Peterson vs. Matthysse: Possible FOTY?
(Photo credit: Casino/Showtime) By John G. Thompson: While March’s clash between Timothy Bradley and Ruslan Provodnikov stands as the clear favorite for Fight of the Year (with honorable mention to Alvarado vs. Rios), this Saturday’s bout between IBF light welterweight champion Lamont “Havoc” Peterson (31-1-1, 16 KO’s) and “interim” WBC light welterweight champ Lucas Martin Matthysse (33-2, 31 KO’s) seems bound to produce the kind of fireworks which might put it in contention.
The match will be fought at a catch-weight of 141 lbs. meaning that Peterson cannot lose his title regardless of the outcome, though Matthysse loses the interim title should he fail to win. The bout will be televised live on Showtime from the Boardwalk Hall in Atlantic City.
Lamont Peterson and his brother Anthony were allegedly abandoned as children and grew up homeless in Washington, DC before being found by trainer Barry Hunter. Under Hunter’s tutelage, Lamont went on to have a decorated amateur career competing in national and international competitions. As a professional, Peterson’s only loss came at hands of “undefeated” welterweight champion Timothy Bradley in 2009, when Peterson was outclassed in a bid for Bradley’s WBO light welterweight belt. He fought to a draw in a rugged war with Victor Ortiz in 2010, KO’d Victor Manuel Cayo in the twelfth round in 2011, earned a narrow and controversial split decision over Amir Khan for the IBF belt (in Peterson’s home town), and most recently TKO’d former champion Kendall Holt in eight rounds last February.
Matthysse of Argentina is also an experienced amateur having competed in Argentine national and international competitions. Both of Mattysse’s two professional losses were controversial split decisions – to Zab Judah in 2010 and Devon Alexander in 2011. In both cases Matthysse knocked his opponent down during the fight. Some of the other names on his resume are Vivian Harris, DeMarcus Corley, Humberto Soto, and most recently Mike Dallas Jr., whom Matthysse stopped in the first round. In fact, other than the two losses, Matthysse has stopped all of his opponents but one, with another fight ending in a NC after a headbutt.

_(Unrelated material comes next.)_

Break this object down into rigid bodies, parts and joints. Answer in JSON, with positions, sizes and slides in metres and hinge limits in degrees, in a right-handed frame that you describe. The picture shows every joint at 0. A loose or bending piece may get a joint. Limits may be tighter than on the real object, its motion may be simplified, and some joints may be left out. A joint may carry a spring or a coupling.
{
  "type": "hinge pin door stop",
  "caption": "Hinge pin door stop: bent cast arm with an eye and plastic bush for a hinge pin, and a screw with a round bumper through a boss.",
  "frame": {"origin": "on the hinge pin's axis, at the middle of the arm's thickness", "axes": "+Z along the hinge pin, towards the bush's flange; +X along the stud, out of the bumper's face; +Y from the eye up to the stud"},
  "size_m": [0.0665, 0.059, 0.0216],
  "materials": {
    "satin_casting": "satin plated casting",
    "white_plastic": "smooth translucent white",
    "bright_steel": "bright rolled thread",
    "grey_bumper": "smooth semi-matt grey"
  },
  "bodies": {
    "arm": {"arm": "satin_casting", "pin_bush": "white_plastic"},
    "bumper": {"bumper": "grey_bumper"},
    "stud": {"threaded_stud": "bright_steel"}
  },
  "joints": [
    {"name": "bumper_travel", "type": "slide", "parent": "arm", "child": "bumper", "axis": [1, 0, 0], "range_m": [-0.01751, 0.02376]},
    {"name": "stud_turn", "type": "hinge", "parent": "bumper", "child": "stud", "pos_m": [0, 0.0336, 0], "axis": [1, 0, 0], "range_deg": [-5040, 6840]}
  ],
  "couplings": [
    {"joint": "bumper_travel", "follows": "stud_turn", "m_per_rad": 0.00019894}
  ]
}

What this fight will most likely come down to is whether Matthysse can land his power shots. Matthysse has a stunning 31 KO’s out of his 33 wins, with 10 fights ended in the first round. His two losses came against skilled technical boxers with speed (traits shared by Peterson). Peterson scored 5 first round knockouts of his own, though his KO% is only about 48%, however, he has shown the ability to produce late round stoppages. Most of Matthysse’s stoppages came in the early rounds when he is most dangerous.

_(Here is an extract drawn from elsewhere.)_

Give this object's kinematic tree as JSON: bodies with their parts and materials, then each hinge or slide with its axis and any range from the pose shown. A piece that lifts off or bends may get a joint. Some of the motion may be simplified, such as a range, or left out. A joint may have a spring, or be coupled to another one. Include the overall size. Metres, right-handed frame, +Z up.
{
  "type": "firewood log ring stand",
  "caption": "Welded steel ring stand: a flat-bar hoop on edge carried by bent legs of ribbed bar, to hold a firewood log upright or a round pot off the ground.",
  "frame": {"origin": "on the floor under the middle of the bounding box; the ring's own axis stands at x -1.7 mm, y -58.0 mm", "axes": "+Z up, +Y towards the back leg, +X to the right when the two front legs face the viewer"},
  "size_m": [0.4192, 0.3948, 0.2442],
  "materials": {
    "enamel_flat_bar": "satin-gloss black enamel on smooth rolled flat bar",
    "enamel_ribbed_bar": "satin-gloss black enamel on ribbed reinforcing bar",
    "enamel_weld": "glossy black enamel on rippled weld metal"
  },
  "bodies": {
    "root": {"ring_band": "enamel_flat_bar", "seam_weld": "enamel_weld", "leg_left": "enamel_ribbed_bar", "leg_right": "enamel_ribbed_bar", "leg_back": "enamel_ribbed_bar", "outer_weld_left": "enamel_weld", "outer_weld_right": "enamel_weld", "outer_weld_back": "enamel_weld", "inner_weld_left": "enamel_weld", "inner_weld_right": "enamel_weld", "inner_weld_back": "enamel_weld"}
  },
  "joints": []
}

Peterson holds a slight size and reach advantage as Matthysse is 5’6 ½” (169cm) with a 69” (175cm) reach, while Peterson is 5’9” (175cm) with a 72” (183cm) reach. While Peterson has shown himself to be a tough scrapper (as in his bouts with Khan and Ortiz), he has also shown some weakness in the chin, having been knocked down by Khan, Ortiz, Bradley – though he has never been KO’d. With respect to Bradley and Khan, Matthysse hits much harder.
In conclusion, the fight will be decided by Peterson’s style. If he fights in a phone booth against Matthysse as he tried to do against Khan, he’ll be leaving himself open for a potentially fight-ending counter shot. Peterson could move and box more than brawl, but this is not something he excels at the way he excels at scrapping. Matthysse will be most dangerous in the first five or six rounds, but IF Peterson can get through that dangerous period, he should be able to squeeze out a close but comfortable unanimous decision. However, I’d expect some fireworks in those early rounds from Matthysse, with possibly a knockdown or two, and Peterson having to struggle and overcome some real adversity. Of course, an early KO by Matthysse is certainly not out of the question.